What Hawking Radiation Looks Like as You Fall into a Black Hole

Abstract: We study the measurements of a freely-falling Unruh-DeWitt particle detector near the horizon of a semi-classical Schwarzschild black hole. Our results show that the detector's response increases smoothly as it approaches and crosses the horizon in both the Hartle-Hawking and Unruh vacua. However, these measurements are dominated by the effects of switching the detector on and off, rather than by the detection of Hawking radiation particles. We demonstrate that a freely-falling Unruh-DeWitt detector cannot directly measure Hawking radiation near the horizon because the time required for thermalization is longer than the time spent near the horizon. We propose an operational definition of the effective temperature along an infalling trajectory based on measurements by a particle detector.

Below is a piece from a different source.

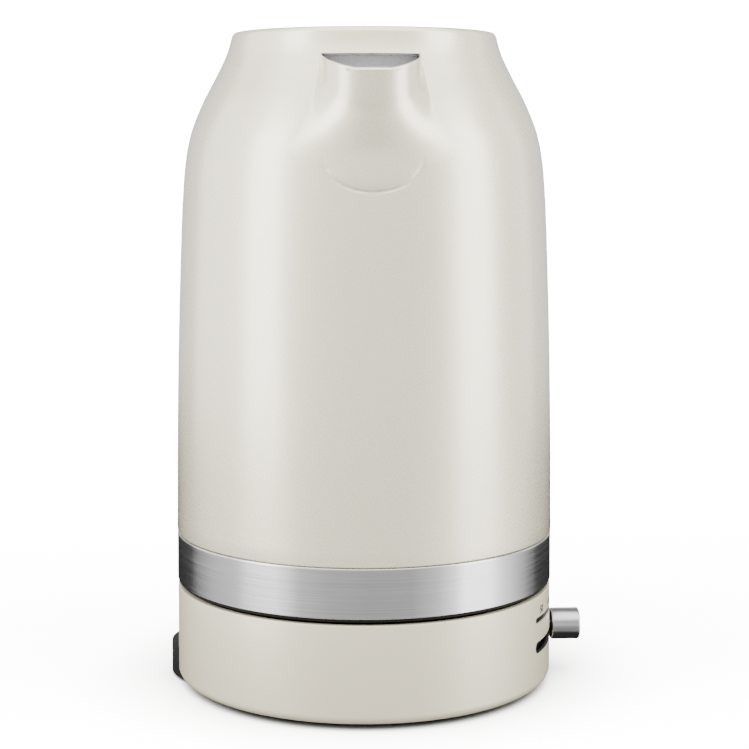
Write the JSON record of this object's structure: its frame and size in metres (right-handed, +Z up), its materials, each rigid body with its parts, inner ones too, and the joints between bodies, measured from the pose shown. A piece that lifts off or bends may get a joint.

Using this method, we find that the effective temperature measured by a freely-falling observer in the Hartle-Hawking vacuum increases smoothly from the Hawking temperature far from the horizon to twice the Hawking temperature at the horizon, and continues to rise into the interior of the black hole. This effective temperature closely matches an analytical prediction derived by embedding Schwarzschild spacetime into a higher-dimensional Minkowski space, suggesting that further exploration of higher-dimensional embeddings could provide new insights into the near-horizon behavior of black holes.